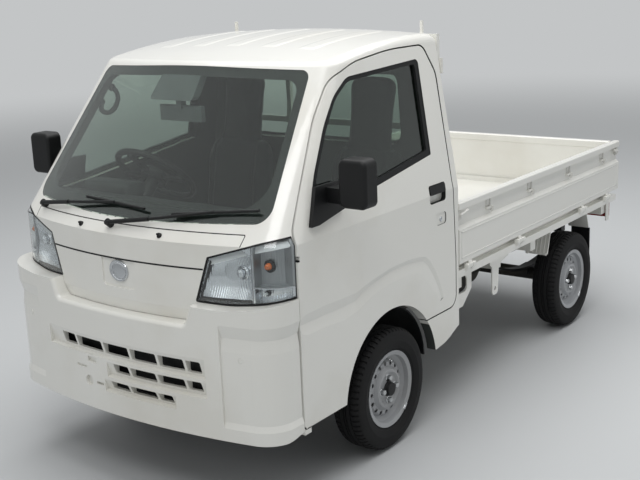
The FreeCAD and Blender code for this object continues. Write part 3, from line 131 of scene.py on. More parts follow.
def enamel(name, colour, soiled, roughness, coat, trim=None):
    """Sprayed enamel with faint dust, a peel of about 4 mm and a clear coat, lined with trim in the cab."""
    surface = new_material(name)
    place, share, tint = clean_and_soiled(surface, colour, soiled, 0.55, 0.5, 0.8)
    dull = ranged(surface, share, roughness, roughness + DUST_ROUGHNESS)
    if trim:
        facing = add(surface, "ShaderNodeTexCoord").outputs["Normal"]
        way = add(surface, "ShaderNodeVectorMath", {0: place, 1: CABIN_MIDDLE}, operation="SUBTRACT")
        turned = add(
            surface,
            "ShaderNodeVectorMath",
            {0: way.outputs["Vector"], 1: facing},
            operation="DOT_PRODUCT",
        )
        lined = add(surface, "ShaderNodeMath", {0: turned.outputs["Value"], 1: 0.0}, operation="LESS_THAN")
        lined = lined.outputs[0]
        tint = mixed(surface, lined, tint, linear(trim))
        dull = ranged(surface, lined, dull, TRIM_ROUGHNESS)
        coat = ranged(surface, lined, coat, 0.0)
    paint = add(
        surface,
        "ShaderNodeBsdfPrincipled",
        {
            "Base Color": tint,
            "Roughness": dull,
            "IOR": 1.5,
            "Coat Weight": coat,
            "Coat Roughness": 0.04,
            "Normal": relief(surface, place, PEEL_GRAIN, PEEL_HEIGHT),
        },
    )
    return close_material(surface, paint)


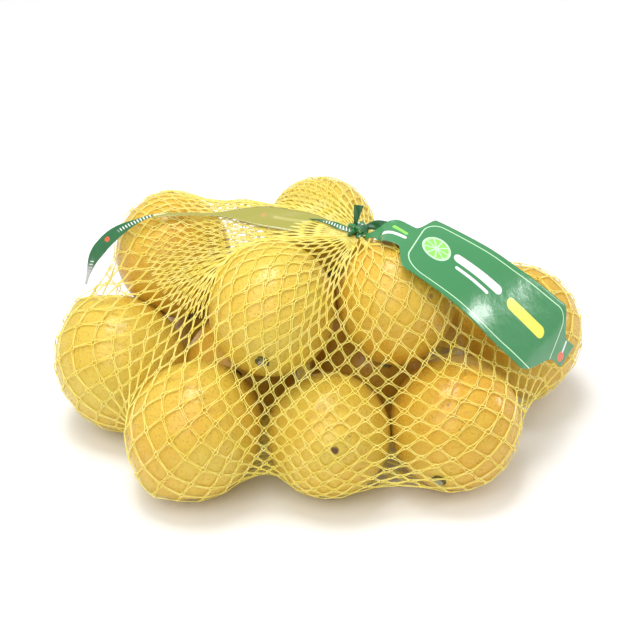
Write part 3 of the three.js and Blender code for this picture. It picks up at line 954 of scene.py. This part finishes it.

···

**Your instructions:** The entries above must be returned exactly.

**Full response:**
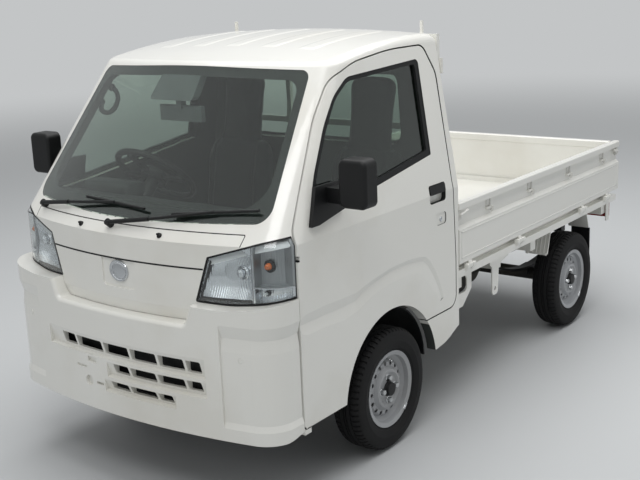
The FreeCAD and Blender code for this object continues. Write part 3, from line 131 of scene.py on. More parts follow.
def enamel(name, colour, soiled, roughness, coat, trim=None):
    """Sprayed enamel with faint dust, a peel of about 4 mm and a clear coat, lined with trim in the cab."""
    surface = new_material(name)
    place, share, tint = clean_and_soiled(surface, colour, soiled, 0.55, 0.5, 0.8)
    dull = ranged(surface, share, roughness, roughness + DUST_ROUGHNESS)
    if trim:
        facing = add(surface, "ShaderNodeTexCoord").outputs["Normal"]
        way = add(surface, "ShaderNodeVectorMath", {0: place, 1: CABIN_MIDDLE}, operation="SUBTRACT")
        turned = add(
            surface,
            "ShaderNodeVectorMath",
            {0: way.outputs["Vector"], 1: facing},
            operation="DOT_PRODUCT",
        )
        lined = add(surface, "ShaderNodeMath", {0: turned.outputs["Value"], 1: 0.0}, operation="LESS_THAN")
        lined = lined.outputs[0]
        tint = mixed(surface, lined, tint, linear(trim))
        dull = ranged(surface, lined, dull, TRIM_ROUGHNESS)
        coat = ranged(surface, lined, coat, 0.0)
    paint = add(
        surface,
        "ShaderNodeBsdfPrincipled",
        {
            "Base Color": tint,
            "Roughness": dull,
            "IOR": 1.5,
            "Coat Weight": coat,
            "Coat Roughness": 0.04,
            "Normal": relief(surface, place, PEEL_GRAIN, PEEL_HEIGHT),
        },
    )
    return close_material(surface, paint)


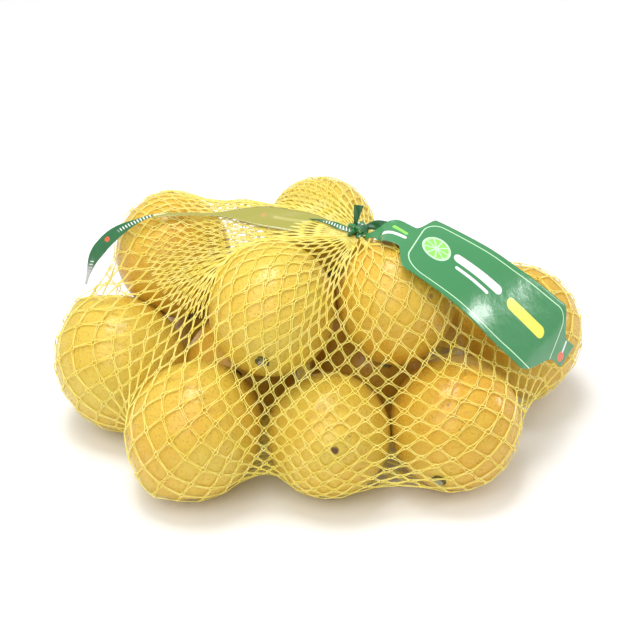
Write part 3 of the three.js and Blender code for this picture. It picks up at line 954 of scene.py. This part finishes it.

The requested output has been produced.